[CAD and scene scripts]

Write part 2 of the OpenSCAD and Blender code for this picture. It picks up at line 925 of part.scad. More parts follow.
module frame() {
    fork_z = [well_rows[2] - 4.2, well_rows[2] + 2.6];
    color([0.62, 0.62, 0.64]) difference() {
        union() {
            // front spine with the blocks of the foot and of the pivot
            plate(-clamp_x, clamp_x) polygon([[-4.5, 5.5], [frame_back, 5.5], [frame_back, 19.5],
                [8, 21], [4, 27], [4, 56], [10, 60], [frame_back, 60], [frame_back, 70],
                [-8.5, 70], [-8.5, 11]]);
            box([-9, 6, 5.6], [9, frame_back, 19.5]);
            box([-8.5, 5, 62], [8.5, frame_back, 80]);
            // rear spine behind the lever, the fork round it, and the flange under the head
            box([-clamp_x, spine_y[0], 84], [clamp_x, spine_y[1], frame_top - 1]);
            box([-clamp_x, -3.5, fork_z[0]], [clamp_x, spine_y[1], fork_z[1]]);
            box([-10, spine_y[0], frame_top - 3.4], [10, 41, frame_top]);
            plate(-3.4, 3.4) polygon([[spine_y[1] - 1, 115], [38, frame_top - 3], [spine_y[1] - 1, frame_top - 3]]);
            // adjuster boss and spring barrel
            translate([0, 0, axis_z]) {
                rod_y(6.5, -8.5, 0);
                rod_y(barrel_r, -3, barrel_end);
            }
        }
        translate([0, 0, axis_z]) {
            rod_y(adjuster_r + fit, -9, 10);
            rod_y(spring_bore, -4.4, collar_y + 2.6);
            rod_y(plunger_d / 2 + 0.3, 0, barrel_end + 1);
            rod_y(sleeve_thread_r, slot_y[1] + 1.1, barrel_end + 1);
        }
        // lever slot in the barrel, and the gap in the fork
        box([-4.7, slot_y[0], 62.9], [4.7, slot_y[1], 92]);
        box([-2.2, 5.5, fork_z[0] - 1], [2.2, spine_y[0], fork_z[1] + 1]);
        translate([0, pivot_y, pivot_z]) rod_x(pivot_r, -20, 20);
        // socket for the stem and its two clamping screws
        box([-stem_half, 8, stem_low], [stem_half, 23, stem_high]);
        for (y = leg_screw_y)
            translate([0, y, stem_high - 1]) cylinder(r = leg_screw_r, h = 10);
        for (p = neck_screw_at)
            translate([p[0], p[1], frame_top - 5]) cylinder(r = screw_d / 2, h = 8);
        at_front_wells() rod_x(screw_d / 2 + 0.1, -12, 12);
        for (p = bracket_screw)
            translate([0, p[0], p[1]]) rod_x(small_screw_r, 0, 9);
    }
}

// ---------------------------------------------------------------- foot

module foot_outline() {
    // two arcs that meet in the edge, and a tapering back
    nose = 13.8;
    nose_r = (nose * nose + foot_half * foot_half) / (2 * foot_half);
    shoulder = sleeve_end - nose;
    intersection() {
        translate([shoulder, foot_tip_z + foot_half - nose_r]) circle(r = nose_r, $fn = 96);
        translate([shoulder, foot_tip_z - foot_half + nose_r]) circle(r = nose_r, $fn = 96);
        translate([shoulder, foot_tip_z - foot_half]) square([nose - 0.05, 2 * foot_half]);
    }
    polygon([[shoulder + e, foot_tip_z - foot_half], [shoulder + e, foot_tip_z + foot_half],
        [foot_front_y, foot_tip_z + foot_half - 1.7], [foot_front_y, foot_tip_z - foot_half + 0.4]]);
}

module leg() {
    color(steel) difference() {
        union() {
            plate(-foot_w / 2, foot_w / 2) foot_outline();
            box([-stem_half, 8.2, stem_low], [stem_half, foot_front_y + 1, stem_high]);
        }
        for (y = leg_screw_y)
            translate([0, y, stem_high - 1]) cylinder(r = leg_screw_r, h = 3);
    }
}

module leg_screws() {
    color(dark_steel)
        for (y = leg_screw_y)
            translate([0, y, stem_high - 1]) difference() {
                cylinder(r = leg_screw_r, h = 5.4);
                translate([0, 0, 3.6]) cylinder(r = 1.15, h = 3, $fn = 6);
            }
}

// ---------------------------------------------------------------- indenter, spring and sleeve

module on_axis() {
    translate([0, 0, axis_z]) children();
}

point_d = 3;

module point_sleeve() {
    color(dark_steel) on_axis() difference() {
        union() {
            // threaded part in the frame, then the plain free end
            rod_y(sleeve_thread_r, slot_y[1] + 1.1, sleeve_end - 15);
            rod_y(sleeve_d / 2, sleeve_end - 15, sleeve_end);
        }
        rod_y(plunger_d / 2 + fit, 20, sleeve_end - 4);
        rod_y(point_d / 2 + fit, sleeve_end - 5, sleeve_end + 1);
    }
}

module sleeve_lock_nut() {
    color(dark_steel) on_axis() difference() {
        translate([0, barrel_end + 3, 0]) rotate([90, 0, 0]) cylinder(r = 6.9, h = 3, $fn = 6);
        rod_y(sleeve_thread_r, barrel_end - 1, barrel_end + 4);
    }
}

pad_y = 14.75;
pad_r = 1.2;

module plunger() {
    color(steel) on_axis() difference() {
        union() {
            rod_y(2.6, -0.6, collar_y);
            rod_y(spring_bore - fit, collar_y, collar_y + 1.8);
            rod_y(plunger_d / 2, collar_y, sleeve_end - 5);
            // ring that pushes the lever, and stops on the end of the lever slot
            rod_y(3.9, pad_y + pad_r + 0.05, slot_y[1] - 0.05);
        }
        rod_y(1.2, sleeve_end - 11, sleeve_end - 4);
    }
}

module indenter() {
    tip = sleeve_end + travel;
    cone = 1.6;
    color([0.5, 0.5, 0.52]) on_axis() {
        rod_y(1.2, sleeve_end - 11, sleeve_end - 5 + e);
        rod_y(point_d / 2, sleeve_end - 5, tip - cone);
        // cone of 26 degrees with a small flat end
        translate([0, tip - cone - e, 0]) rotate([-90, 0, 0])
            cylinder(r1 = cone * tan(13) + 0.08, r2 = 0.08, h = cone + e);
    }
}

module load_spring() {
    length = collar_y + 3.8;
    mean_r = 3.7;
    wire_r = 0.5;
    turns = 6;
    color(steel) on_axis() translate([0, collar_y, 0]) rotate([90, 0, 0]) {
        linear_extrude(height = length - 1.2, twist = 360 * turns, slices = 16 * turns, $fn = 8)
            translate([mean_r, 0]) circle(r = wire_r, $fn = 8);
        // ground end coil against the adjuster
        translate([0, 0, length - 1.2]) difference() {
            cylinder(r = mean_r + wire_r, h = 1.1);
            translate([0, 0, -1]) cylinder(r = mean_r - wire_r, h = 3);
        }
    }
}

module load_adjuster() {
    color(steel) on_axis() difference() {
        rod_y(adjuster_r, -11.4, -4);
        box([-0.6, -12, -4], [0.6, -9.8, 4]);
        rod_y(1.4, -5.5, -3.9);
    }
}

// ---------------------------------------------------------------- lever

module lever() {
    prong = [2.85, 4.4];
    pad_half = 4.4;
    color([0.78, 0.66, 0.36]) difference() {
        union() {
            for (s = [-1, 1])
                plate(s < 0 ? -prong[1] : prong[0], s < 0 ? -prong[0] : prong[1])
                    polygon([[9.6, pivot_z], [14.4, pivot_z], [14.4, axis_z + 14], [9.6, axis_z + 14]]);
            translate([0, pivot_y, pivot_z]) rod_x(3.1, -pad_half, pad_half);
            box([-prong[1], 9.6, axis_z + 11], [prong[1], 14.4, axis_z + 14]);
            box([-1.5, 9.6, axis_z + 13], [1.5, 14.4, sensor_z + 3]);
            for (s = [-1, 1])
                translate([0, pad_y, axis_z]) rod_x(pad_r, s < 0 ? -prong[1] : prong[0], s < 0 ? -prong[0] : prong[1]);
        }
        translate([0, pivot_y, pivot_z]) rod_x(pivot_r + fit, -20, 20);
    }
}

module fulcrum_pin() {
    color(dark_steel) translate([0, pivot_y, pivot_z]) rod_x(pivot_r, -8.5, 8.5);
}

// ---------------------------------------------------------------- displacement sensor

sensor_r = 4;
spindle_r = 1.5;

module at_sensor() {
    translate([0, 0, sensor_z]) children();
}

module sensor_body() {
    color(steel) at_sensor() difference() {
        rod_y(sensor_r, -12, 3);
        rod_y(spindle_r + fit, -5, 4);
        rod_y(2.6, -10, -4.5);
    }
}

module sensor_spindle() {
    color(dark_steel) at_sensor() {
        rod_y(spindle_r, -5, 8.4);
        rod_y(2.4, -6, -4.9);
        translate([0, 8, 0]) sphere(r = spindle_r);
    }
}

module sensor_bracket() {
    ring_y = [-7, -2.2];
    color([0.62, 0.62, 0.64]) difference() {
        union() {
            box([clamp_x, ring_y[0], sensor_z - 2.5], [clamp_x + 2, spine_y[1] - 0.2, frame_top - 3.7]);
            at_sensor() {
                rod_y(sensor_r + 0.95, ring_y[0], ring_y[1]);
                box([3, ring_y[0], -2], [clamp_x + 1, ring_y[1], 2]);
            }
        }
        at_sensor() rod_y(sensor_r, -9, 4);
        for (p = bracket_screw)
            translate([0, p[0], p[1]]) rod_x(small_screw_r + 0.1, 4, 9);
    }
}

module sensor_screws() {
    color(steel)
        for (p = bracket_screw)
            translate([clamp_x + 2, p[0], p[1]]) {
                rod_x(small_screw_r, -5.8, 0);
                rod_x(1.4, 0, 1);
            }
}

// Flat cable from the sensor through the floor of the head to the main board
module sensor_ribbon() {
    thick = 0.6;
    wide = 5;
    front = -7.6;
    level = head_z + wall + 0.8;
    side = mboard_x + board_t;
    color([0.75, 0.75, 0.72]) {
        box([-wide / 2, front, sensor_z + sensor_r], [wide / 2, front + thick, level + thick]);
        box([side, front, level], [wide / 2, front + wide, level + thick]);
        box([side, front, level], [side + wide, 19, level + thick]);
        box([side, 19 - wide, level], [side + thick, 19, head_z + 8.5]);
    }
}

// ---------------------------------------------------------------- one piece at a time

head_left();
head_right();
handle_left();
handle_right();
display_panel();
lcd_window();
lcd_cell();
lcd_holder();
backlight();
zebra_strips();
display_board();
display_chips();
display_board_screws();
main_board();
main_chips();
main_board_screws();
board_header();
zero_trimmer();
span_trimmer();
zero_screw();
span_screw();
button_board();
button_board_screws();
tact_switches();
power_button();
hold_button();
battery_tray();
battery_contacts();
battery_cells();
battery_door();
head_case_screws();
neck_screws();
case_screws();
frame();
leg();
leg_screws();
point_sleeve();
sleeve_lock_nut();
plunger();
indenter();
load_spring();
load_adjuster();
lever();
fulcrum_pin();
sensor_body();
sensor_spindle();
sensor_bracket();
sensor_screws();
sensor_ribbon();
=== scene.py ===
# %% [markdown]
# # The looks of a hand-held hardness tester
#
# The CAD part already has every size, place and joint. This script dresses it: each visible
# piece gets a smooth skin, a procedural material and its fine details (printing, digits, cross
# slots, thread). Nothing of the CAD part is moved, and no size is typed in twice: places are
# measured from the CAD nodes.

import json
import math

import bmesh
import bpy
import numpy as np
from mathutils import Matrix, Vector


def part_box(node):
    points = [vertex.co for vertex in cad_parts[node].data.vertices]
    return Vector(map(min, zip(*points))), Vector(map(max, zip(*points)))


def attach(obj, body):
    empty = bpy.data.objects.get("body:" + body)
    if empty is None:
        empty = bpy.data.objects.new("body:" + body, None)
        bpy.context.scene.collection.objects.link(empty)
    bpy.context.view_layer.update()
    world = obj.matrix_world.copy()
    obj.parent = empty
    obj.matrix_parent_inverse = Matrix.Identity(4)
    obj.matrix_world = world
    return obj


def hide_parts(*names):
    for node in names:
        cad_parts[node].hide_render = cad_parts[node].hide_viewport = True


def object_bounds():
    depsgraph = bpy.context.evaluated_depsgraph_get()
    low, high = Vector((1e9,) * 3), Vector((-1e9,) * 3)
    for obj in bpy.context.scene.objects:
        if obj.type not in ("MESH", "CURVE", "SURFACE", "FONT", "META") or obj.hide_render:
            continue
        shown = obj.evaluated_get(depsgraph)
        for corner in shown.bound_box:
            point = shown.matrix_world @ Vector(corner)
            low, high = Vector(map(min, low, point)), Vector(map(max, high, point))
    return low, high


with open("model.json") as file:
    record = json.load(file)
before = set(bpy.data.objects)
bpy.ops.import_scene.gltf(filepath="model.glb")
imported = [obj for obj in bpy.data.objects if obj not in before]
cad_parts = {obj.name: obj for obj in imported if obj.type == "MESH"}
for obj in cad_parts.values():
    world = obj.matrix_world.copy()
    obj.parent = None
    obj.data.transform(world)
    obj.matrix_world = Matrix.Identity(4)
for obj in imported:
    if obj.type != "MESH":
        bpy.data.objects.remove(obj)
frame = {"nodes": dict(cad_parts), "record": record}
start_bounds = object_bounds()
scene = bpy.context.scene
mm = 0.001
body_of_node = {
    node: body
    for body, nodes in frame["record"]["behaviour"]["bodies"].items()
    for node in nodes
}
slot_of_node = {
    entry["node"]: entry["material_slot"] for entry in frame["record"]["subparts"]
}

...

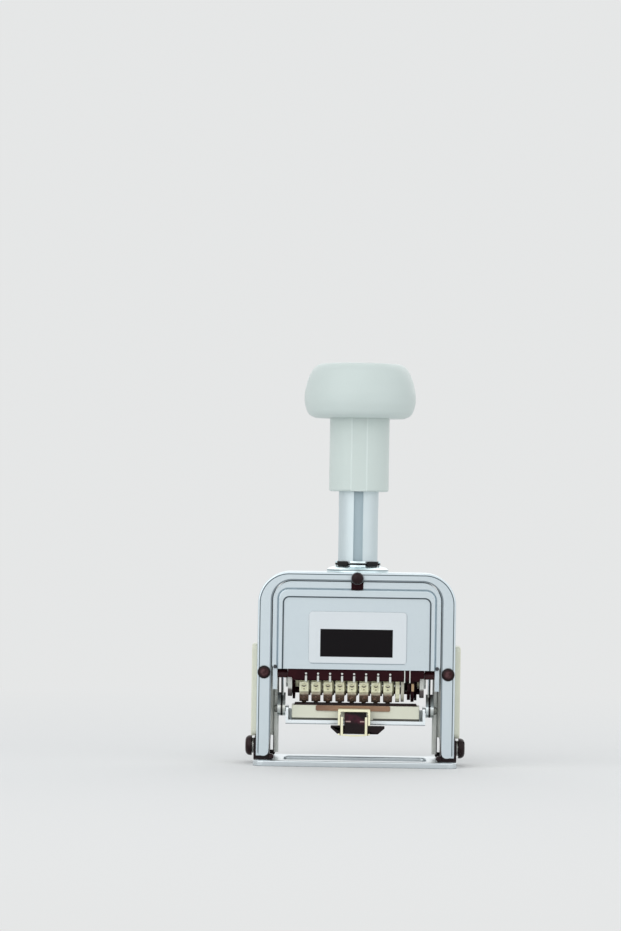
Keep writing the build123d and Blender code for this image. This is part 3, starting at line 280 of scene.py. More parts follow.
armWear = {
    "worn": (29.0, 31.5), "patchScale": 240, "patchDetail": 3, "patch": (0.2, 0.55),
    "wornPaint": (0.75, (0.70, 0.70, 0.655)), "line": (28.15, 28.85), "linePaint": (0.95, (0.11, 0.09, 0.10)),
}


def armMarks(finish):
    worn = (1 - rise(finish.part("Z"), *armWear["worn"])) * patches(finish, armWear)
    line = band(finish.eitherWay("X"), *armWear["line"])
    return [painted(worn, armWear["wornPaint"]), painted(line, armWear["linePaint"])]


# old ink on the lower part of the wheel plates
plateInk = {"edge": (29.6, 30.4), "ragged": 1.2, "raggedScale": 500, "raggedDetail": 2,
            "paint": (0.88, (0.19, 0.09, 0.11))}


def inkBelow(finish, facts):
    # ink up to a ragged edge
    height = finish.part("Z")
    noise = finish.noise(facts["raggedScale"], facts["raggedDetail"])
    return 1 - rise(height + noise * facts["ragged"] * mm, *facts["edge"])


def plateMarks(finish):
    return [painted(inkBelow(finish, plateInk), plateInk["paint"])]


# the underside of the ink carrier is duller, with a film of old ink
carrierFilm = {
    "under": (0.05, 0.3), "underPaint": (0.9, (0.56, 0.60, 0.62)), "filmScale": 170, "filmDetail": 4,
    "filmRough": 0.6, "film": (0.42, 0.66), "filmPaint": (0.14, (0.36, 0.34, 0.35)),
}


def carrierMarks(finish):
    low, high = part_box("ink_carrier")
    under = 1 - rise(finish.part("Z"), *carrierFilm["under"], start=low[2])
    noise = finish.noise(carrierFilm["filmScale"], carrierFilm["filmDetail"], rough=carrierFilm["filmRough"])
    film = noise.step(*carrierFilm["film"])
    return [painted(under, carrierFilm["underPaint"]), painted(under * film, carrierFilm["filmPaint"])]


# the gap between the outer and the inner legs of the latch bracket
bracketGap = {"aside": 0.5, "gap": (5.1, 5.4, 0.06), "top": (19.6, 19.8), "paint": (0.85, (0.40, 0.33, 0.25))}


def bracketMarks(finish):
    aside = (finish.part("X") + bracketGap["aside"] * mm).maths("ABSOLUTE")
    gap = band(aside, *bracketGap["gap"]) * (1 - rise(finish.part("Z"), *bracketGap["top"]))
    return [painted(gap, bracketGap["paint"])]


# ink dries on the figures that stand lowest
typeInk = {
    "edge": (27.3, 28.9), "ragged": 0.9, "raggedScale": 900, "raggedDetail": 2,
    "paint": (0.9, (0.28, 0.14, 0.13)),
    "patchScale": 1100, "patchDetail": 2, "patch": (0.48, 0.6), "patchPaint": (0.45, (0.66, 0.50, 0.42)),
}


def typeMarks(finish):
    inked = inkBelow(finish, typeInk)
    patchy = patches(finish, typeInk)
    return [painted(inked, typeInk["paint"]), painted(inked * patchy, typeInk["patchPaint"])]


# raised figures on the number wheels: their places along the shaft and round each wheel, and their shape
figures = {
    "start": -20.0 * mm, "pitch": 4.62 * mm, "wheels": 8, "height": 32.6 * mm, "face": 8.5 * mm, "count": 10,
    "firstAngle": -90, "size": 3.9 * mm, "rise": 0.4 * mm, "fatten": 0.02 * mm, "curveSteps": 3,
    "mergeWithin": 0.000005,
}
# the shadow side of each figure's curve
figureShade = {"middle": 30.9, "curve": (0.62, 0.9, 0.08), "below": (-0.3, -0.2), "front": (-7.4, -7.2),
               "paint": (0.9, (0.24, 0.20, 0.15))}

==

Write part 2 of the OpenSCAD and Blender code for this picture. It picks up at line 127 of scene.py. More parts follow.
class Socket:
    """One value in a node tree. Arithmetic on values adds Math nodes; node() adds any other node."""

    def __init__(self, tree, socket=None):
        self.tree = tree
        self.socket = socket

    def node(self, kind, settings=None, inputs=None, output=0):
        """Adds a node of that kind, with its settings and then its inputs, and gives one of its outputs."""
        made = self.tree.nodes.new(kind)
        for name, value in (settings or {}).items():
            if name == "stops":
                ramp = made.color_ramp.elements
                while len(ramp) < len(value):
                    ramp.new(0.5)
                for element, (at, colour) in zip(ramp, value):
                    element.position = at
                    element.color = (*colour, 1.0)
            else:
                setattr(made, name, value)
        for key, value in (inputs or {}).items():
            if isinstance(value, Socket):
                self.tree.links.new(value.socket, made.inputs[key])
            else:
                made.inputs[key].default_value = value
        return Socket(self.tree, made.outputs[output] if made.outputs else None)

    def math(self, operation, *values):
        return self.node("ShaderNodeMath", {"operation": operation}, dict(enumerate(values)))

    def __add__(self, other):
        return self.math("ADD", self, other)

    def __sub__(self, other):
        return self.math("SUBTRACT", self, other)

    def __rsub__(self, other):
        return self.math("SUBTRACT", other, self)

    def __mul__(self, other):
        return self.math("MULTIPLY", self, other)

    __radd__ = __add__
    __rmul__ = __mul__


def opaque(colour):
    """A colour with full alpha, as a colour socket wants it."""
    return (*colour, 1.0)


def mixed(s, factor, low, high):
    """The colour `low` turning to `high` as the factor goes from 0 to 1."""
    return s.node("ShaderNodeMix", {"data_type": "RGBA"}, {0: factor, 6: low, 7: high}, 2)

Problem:
Output, from the data above, the lines from the line with "piece at a time" to the line with "obj.matrix_world = world" exactly as they stand, both ends included and nothing else.

In response:
// ---------------------------------------------------------------- one piece at a time

head_left();
head_right();
handle_left();
handle_right();
display_panel();
lcd_window();
lcd_cell();
lcd_holder();
backlight();
zebra_strips();
display_board();
display_chips();
display_board_screws();
main_board();
main_chips();
main_board_screws();
board_header();
zero_trimmer();
span_trimmer();
zero_screw();
span_screw();
button_board();
button_board_screws();
tact_switches();
power_button();
hold_button();
battery_tray();
battery_contacts();
battery_cells();
battery_door();
head_case_screws();
neck_screws();
case_screws();
frame();
leg();
leg_screws();
point_sleeve();
sleeve_lock_nut();
plunger();
indenter();
load_spring();
load_adjuster();
lever();
fulcrum_pin();
sensor_body();
sensor_spindle();
sensor_bracket();
sensor_screws();
sensor_ribbon();
=== scene.py ===
# %% [markdown]
# # The looks of a hand-held hardness tester
#
# The CAD part already has every size, place and joint. This script dresses it: each visible
# piece gets a smooth skin, a procedural material and its fine details (printing, digits, cross
# slots, thread). Nothing of the CAD part is moved, and no size is typed in twice: places are
# measured from the CAD nodes.

import json
import math

import bmesh
import bpy
import numpy as np
from mathutils import Matrix, Vector


def part_box(node):
    points = [vertex.co for vertex in cad_parts[node].data.vertices]
    return Vector(map(min, zip(*points))), Vector(map(max, zip(*points)))


def attach(obj, body):
    empty = bpy.data.objects.get("body:" + body)
    if empty is None:
        empty = bpy.data.objects.new("body:" + body, None)
        bpy.context.scene.collection.objects.link(empty)
    bpy.context.view_layer.update()
    world = obj.matrix_world.copy()
    obj.parent = empty
    obj.matrix_parent_inverse = Matrix.Identity(4)
    obj.matrix_world = world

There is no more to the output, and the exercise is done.